Il governo sta lavorando alla norma che permetterebbe il mantenimento della partecipazione pubblica in quota di minoranza nella nuova compagine societaria, una richiesta questa sostenuta dai sindacati che vedono nel coinvolgimento dello Stato una garanzia per l’occupazione e il processo di decarbonizzazione. Si tratterebbe di una partecipazione molto inferiore al 38% che Invitalia detiene in Acciaierie. Ma anche questo passaggio dipenderà dall’offerta che sarà selezionata. In ogni caso, restano ferme le tempistiche delineate dal ministero delle Imprese e del Made in Italy. Nel corso dell’ultimo incontro con i sindacati lo scorso 11 marzo a Palazzo Chigi, il ministro Adolfo Urso aveva confermato che entro la metà del mese sarebbero state
valutate le proposte e aperto il negoziato in esclusiva con il soggetto ritenuto migliore, per far partire poi la procedura Antitrust ed esercitare il golden power come strumento di presidio e salvaguardia dell’azienda.

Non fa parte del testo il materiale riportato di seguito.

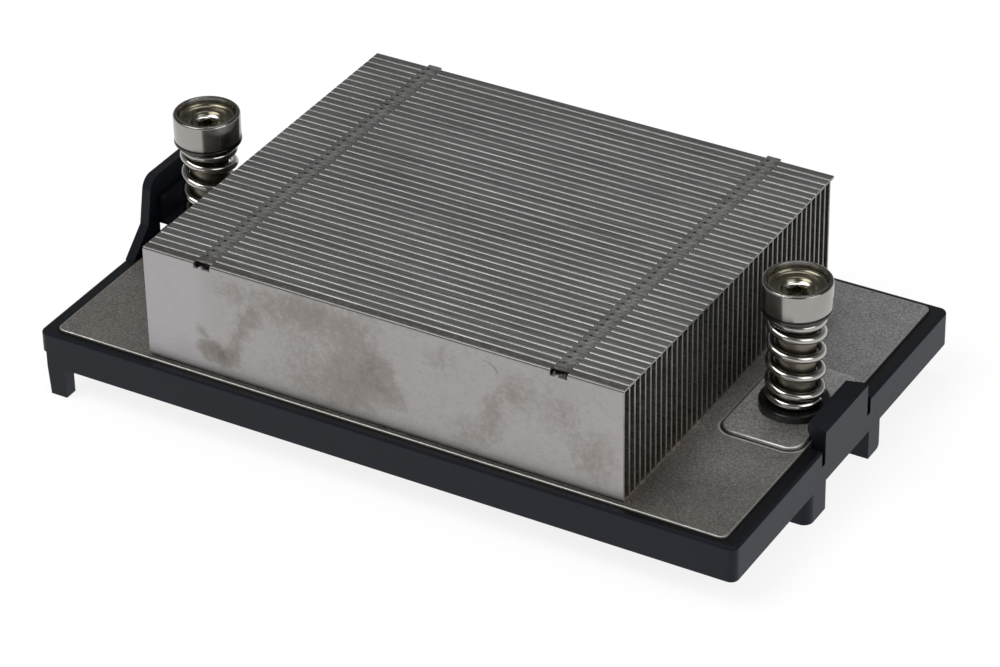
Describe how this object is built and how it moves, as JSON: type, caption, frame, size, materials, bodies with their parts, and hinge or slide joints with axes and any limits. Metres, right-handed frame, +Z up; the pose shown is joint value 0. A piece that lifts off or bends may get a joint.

Gli obiettivi strategici dell’operazione – avevano ribadito fonti di governo al termine della riunione a Chigi – sono la ‘‘massima occupazione lavorativa possibile” sia per gli impianti che per l’indotto, e la ”piena decarbonizzazione della produzione”. In totale gli occupati delle acciaierie sono circa 10mila (di cui oltre
8mila a Taranto);
attualmente, dopo l’accordo raggiunto poche settimane fa tra ministero del Lavoro e sindacati, 3200 sono in cassa integrazione. Nel primissimo giro di offerte, il piano proposto da Jindal ipotizzava una sforbiciata dei dipendenti più ampia, secondo le ricostruzioni, rispetto a quella di Baku. Poi però la multinazionale indiana aveva rialzato la posta da 2 a 4 miliardi, aumentando il numero di occupati da tenere negli impianti e avvicinandosi ai competitori.